## Begin Supplied information
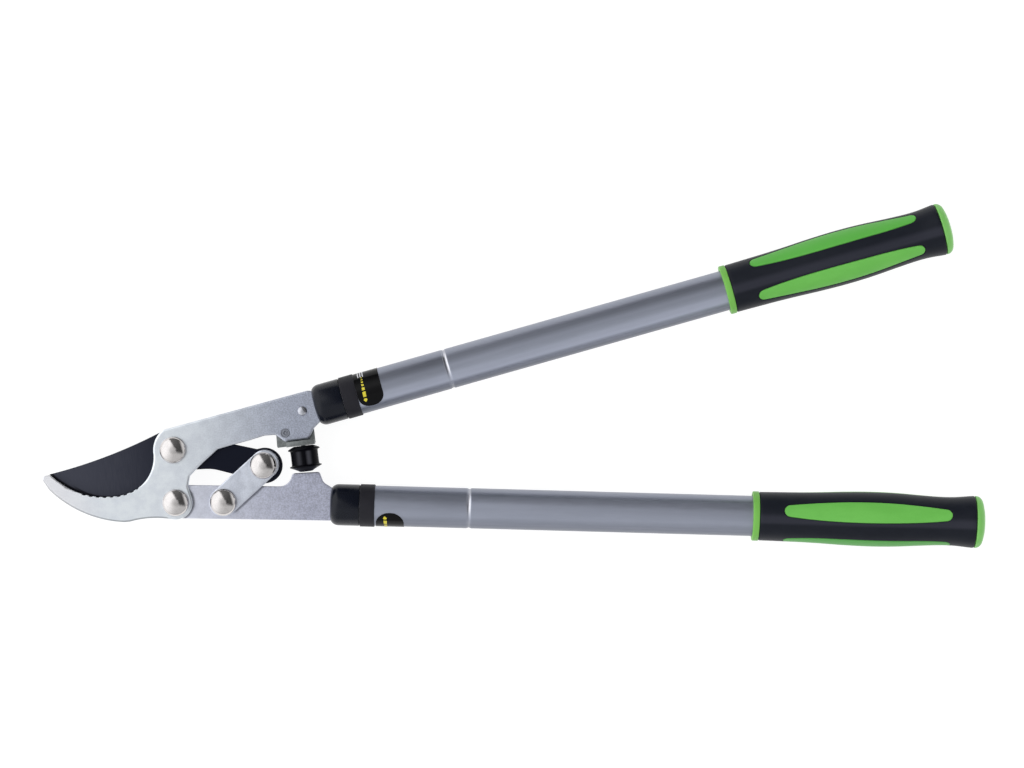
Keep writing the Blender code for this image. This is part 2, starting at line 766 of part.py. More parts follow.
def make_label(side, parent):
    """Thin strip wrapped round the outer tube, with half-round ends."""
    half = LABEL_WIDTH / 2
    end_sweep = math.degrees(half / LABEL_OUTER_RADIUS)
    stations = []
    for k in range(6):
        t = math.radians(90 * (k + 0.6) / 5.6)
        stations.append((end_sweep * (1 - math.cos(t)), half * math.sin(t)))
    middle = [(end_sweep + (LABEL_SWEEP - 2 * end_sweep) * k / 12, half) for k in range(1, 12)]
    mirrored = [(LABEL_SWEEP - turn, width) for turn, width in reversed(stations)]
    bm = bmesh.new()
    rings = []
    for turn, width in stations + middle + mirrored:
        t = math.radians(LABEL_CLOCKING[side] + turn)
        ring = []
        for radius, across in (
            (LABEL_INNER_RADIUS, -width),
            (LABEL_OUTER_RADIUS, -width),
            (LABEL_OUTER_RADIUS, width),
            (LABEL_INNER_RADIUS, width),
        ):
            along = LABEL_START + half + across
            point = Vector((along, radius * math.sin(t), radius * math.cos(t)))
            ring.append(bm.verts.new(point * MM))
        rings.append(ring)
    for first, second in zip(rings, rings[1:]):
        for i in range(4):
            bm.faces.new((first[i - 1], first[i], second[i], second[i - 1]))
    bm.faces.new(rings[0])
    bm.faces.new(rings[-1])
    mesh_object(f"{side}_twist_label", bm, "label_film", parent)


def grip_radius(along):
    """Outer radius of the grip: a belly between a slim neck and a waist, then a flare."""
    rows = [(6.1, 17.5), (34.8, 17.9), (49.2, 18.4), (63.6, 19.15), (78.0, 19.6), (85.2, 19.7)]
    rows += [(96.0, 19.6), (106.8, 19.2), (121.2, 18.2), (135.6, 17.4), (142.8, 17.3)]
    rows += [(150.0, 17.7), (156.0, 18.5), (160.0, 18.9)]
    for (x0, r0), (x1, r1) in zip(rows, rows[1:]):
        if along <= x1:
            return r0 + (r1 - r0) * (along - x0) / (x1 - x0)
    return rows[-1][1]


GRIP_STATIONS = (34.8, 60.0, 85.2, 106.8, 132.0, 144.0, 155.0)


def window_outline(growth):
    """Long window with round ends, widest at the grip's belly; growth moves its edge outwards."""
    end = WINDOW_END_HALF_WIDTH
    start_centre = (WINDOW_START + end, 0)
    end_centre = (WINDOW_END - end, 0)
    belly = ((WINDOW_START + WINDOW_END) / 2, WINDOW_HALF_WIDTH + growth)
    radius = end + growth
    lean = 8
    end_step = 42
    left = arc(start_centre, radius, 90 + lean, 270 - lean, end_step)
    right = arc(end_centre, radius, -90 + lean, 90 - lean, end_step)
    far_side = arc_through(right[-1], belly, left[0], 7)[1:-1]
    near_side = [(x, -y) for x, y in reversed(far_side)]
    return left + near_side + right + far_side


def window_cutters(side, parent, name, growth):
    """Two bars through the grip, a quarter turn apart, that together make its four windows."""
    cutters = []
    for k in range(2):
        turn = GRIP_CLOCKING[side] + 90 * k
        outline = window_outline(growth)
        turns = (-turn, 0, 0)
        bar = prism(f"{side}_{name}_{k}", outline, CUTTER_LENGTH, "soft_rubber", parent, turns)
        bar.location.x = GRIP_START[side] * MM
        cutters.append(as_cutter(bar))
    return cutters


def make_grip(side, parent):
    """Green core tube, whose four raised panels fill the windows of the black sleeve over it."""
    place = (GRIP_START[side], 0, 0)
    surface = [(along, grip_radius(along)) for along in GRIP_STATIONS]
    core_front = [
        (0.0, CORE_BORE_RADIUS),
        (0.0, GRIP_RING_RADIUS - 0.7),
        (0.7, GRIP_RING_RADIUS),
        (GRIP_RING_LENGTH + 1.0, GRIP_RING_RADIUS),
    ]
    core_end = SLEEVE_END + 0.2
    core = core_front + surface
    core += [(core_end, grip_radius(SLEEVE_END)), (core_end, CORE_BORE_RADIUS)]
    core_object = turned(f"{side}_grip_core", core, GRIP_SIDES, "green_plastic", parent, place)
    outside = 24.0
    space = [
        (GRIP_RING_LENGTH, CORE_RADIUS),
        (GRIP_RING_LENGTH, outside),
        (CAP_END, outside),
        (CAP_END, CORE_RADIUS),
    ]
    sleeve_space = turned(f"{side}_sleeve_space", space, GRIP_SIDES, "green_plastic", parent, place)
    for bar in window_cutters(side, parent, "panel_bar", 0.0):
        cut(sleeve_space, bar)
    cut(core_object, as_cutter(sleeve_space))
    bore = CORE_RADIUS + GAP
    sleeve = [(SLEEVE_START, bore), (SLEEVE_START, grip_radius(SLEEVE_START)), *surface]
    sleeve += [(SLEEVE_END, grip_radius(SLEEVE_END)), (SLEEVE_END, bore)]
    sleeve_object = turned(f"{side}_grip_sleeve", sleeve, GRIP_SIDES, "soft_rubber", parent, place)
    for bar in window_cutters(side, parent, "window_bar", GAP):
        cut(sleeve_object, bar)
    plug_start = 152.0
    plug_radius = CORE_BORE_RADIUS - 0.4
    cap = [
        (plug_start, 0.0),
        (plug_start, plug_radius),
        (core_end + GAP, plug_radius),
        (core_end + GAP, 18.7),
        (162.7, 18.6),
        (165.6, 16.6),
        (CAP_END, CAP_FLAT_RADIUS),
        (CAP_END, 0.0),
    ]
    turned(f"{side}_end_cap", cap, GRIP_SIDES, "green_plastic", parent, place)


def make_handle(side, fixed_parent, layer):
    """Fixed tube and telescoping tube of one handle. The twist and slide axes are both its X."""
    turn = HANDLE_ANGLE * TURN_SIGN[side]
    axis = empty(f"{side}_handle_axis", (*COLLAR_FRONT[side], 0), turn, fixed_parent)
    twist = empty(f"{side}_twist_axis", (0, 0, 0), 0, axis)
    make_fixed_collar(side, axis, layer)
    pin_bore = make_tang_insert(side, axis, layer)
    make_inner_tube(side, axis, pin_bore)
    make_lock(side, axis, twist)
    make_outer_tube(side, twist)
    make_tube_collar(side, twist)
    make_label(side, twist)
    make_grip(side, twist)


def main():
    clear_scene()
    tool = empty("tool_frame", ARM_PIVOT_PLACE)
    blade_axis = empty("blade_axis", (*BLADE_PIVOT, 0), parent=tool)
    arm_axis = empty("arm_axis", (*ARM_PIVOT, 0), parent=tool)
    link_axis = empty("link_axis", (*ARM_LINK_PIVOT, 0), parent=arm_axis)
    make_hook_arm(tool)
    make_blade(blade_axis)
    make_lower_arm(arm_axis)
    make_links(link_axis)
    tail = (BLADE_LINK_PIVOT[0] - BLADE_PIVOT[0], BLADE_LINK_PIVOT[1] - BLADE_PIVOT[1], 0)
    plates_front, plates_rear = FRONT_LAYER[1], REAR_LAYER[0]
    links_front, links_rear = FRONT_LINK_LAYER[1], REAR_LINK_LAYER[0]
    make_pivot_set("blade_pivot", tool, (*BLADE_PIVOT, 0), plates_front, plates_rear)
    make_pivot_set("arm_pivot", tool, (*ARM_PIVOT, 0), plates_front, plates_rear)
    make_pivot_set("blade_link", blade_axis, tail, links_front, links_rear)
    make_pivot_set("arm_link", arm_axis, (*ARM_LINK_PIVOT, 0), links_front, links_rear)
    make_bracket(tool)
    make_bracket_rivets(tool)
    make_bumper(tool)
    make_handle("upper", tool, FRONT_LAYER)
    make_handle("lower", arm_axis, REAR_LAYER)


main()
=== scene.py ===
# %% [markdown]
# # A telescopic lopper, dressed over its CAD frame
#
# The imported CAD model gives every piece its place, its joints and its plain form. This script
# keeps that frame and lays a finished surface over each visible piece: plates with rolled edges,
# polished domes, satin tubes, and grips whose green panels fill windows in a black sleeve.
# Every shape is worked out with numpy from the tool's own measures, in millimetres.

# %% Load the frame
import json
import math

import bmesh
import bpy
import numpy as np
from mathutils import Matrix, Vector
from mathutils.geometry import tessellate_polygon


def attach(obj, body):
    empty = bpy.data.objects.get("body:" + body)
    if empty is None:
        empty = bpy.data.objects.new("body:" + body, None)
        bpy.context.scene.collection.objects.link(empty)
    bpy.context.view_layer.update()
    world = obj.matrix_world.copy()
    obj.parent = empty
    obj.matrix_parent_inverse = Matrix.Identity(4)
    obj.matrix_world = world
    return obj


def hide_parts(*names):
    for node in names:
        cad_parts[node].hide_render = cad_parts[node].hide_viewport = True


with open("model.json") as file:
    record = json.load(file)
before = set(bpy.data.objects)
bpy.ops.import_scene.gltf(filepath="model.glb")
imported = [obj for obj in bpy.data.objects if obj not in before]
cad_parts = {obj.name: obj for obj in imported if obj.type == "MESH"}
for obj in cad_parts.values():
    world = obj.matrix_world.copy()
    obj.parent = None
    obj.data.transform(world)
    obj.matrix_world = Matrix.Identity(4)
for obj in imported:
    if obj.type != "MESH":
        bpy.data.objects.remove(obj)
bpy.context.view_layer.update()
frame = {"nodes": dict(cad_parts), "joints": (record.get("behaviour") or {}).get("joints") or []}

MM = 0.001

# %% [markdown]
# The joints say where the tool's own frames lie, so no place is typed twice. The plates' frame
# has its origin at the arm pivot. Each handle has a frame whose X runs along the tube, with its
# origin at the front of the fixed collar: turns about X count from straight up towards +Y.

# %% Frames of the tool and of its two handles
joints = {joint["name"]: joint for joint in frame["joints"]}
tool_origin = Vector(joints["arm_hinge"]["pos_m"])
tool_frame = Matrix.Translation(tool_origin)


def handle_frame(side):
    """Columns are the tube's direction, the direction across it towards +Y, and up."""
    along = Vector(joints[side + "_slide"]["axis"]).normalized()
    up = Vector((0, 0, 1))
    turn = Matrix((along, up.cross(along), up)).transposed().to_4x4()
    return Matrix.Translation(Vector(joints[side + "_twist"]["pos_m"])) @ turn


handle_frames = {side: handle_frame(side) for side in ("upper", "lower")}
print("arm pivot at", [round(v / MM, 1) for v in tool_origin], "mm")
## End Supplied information
Report the number of lines that include the string "record"; return nothing but the count.

2